Um es kurz zu machen: Es gibt kein deutsches Verpixelungsrecht. Der Bundesrat hätte ein solches Recht gerne geschaffen, was die Bundesregierung aber abgelehnt hat. Niemand konnte Google daher dazu zwingen, diese Widerspruchsmöglichkeit (Verpixelung) anzubieten. Google hat es trotzdem getan, aber nicht aus juristischen Gründen. Jarvis hätte also besser gefragt: „Google, what have you done?“

posted by Stadler at 21:56  

16 Comments

  1. Der Beitrag verkennt die Realität. Deutsche Politiker, Regierungsmitglieder, die Grünen, Datenschützer und andere mehr oder weniger Berufene veranstalten in Verbindung mit den Medien eine andauernde Desinformationskampagne im Stile einer Treibjagd gegen Streetview und Google allgemein und fordern „Privatshäre“ für Öffentlichkeit. Der BKA Chef will prüfen, ob man virtuell auf Streife gegen kann, was einmal mehr zeigt, wie unfähig Führungskräfte und Wortfühere in der Republik sind. Hamburgs Datenschutzbeauftragter Johann Caspar warf Google inzwischen vor, gegen eine Vereinbarung verstoßen zu haben, weil die ersten Streetvie-Bilder zeigten, dass einige Häuser nicht bzw. nicht richtig verpixelt wurden. Die Datenschützer maschieren in vorderster Front, wenn es gilt Google Bashing zu betreiben, auch und gerade beim Thema Streetview. Man droht gar mit den Parlamenten und Gerichten, sollte Google hier nicht nachbessern. Auf welcher Rechtsgrundlage erfolgen solche Drohungen? Egal, sie werden einfach ausgesprochen und willig verbreitet, auf dass es dem deutschen Michel ordentlich gruselt vor Streetview, Google und seiner Macht, er drängendere Probleme verdrängt und womöglich glaubt :“die tun was, die Datenschützer, Politiker, Medien“. Andere Anbieter ähnlicher Dienste werden nicht annähernd so attackiert, obwohl deren Bilder sich länger im Netz befinden. Und in einer derart aufgeheizten Atmosphäre soll nun Google daran schuld sein, wenn man dem Kesseltreiben nachgibt?

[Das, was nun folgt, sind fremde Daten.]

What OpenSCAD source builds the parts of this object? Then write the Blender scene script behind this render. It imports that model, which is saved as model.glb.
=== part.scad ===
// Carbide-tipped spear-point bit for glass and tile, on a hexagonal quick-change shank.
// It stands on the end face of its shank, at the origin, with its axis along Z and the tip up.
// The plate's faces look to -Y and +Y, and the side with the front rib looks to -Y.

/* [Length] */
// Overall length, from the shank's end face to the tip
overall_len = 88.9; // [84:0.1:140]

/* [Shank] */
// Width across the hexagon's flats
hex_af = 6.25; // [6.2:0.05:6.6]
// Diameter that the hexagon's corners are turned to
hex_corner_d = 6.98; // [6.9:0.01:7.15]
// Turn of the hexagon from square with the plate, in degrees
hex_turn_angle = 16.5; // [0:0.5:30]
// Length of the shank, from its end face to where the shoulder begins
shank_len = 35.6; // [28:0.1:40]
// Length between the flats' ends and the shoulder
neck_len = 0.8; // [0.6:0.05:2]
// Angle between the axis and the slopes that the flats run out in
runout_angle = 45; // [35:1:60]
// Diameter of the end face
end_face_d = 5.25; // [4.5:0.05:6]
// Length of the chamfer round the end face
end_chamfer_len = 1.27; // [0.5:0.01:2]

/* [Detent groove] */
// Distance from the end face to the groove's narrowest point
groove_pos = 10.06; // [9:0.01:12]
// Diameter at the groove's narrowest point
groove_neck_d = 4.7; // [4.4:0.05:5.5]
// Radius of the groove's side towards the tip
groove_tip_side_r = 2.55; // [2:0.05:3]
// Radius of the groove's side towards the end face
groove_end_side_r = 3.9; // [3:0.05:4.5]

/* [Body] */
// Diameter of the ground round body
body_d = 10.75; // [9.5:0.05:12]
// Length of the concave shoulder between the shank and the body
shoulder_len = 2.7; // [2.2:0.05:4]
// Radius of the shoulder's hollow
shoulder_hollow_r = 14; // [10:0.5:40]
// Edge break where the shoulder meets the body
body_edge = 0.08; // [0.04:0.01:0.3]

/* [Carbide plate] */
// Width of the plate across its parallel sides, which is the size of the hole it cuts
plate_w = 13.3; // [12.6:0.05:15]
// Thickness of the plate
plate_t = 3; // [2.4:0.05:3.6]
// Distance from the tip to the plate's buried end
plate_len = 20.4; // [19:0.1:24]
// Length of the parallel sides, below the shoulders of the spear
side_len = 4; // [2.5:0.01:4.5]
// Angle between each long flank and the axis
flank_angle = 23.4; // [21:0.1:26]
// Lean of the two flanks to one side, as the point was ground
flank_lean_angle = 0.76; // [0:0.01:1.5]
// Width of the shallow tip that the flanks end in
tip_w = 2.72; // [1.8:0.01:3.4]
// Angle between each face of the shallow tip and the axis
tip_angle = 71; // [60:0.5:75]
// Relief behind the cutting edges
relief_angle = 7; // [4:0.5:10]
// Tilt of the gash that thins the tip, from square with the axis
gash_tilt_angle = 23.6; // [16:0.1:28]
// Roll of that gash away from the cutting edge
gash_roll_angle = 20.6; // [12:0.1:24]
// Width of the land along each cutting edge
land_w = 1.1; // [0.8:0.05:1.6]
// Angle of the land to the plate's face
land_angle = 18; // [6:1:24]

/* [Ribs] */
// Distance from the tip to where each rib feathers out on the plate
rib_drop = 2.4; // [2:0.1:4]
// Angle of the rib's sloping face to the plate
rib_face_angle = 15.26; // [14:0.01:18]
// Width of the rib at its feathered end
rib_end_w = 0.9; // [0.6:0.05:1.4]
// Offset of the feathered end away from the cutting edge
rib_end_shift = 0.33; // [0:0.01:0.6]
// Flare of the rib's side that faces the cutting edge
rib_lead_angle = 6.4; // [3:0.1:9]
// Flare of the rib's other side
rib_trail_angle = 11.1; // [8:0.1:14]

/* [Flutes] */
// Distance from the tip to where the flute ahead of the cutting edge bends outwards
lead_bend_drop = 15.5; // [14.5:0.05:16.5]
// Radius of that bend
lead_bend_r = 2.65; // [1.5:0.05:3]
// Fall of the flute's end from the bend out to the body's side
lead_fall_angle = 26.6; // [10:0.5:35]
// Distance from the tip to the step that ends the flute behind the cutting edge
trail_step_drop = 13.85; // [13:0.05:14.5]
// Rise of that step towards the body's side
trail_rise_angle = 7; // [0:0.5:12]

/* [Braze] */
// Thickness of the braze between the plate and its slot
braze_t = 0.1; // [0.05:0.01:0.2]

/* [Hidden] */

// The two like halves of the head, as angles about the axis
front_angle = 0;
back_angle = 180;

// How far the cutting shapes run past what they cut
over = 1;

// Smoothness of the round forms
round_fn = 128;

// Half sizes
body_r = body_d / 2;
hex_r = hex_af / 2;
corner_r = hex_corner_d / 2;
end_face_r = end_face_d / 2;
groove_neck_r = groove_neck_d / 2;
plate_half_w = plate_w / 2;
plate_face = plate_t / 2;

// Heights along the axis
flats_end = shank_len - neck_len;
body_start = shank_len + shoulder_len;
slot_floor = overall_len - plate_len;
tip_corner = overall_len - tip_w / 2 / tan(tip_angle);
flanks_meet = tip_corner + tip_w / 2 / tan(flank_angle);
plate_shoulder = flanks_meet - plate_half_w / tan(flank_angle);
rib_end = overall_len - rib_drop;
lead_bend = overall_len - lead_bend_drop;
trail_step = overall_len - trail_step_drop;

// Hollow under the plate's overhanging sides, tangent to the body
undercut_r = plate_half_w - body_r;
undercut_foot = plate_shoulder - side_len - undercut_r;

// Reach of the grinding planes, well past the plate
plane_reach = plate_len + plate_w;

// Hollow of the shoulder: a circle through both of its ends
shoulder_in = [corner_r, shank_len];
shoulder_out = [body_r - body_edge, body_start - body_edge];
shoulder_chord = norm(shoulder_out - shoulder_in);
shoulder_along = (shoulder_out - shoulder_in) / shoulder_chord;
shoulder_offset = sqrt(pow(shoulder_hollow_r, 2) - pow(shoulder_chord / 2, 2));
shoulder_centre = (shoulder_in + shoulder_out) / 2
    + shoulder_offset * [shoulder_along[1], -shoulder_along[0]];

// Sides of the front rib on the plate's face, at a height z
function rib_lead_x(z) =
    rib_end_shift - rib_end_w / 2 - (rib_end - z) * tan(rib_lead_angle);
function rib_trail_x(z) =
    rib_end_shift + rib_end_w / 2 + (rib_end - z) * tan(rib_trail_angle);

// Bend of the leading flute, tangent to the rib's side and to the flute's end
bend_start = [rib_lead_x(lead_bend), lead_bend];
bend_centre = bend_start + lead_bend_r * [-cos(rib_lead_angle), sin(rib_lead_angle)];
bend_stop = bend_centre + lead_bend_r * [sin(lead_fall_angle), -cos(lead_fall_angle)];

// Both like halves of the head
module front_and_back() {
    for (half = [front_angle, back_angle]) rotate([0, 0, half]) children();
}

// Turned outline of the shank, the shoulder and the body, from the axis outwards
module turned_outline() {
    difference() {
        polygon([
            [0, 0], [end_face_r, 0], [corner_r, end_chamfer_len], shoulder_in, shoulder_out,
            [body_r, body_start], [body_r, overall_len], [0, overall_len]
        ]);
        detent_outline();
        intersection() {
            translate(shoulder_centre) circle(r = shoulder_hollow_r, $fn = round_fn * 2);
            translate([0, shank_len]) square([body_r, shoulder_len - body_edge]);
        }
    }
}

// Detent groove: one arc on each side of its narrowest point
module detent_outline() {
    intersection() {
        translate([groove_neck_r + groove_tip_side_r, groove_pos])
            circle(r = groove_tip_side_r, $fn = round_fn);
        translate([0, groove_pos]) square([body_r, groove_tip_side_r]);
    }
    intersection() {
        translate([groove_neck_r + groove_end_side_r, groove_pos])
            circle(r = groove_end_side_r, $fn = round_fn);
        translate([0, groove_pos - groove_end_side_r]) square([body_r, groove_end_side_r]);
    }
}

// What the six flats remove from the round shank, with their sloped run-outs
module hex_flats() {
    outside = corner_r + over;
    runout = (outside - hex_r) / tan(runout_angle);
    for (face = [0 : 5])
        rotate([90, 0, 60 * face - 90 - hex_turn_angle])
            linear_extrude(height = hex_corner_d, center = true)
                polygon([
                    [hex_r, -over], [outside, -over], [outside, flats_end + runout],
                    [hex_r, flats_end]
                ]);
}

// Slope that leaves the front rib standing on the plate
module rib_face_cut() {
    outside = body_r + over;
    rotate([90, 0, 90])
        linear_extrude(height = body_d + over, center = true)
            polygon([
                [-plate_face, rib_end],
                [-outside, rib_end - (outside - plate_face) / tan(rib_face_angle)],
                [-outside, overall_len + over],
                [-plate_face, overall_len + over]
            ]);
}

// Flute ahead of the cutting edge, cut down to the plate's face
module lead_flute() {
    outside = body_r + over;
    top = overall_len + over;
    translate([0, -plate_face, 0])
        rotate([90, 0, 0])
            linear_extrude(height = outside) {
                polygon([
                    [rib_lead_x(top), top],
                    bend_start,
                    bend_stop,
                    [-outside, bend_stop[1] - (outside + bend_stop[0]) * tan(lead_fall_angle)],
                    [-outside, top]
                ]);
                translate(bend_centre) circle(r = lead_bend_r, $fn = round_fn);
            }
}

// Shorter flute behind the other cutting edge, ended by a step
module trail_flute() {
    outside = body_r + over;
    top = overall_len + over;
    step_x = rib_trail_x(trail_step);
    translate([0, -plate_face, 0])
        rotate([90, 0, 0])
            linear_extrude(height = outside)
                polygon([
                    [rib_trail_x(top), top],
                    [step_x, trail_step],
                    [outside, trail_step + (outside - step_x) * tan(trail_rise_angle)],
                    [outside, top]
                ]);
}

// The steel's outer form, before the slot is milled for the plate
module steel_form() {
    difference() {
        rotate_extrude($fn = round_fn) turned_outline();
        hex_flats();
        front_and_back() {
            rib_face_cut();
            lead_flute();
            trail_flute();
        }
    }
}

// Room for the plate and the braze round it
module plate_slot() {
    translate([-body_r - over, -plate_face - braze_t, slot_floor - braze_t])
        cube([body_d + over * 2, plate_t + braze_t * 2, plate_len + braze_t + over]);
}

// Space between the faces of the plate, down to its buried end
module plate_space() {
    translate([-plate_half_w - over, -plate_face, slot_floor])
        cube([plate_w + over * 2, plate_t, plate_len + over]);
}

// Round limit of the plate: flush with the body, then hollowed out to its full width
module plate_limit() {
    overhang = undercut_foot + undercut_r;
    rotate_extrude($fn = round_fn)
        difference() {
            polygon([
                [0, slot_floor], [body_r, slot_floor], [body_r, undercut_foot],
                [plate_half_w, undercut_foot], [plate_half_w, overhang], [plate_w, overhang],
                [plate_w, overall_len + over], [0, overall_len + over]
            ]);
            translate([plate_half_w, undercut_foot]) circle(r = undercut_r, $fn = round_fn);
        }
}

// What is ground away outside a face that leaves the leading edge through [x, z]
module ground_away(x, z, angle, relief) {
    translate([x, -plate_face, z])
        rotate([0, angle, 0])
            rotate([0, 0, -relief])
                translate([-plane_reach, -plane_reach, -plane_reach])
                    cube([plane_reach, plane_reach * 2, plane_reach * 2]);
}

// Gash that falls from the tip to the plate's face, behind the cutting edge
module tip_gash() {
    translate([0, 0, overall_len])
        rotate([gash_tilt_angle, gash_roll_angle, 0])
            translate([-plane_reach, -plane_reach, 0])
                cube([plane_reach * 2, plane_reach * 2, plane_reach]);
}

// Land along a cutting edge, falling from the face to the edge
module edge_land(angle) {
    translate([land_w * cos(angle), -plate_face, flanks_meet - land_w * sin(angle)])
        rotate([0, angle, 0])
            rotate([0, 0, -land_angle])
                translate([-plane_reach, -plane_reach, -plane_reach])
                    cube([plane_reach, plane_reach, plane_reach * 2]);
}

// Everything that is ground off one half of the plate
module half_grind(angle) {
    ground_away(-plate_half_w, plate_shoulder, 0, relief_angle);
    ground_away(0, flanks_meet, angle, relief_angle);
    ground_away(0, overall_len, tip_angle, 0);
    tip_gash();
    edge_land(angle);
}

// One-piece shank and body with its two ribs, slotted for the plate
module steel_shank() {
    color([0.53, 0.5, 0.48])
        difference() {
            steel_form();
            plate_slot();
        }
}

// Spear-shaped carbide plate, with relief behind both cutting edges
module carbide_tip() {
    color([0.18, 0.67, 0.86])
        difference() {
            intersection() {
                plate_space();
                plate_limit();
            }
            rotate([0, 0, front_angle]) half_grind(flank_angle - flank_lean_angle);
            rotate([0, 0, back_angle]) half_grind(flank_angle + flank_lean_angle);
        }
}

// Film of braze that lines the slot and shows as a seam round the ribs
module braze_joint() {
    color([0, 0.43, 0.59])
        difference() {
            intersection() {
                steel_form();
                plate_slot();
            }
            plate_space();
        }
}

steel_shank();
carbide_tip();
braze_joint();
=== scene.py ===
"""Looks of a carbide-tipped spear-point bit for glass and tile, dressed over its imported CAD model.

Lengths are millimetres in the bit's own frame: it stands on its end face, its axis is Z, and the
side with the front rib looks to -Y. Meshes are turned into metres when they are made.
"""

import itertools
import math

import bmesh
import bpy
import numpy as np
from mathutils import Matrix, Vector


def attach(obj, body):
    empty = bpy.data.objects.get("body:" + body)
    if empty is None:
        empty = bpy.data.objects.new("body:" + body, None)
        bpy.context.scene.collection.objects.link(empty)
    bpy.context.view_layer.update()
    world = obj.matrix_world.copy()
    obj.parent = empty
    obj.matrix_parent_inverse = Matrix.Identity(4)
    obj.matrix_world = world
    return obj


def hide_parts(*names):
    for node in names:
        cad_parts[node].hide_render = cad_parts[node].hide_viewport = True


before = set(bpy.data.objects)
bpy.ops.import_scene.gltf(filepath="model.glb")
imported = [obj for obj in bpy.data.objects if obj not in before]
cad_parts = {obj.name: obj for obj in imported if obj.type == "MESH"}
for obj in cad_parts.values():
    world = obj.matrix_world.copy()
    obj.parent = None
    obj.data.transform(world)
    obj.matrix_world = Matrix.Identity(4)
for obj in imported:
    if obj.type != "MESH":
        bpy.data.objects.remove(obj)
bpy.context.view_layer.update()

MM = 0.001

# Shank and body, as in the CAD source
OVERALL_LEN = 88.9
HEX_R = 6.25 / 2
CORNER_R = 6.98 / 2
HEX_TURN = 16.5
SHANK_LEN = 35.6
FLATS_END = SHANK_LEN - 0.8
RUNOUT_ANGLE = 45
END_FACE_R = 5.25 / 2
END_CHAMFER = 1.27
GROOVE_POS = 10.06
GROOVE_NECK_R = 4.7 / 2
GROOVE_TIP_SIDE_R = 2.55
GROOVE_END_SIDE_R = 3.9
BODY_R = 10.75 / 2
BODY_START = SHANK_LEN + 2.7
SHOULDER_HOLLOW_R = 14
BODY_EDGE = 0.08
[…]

    Comment by M. Boettcher — 5.11, 2010 @ 23:32

  2. Stimmt, es gibt kein „Verpixelungsrecht“. Allerdings gibt es Beseitigungs- und Unterlassungsansprüche, wenn das Recht am eigenen Bild, Persönlichkeitsrechte oder Urheberrechte verletzt werden, was zwar durch Google Street View nicht generell geschieht, aber in Einzelfällen eben doch (z.B. bei diskreditierenden Personen-Abbildungen oder bei Überschreitung der Grenzen der Panoramafreiheit).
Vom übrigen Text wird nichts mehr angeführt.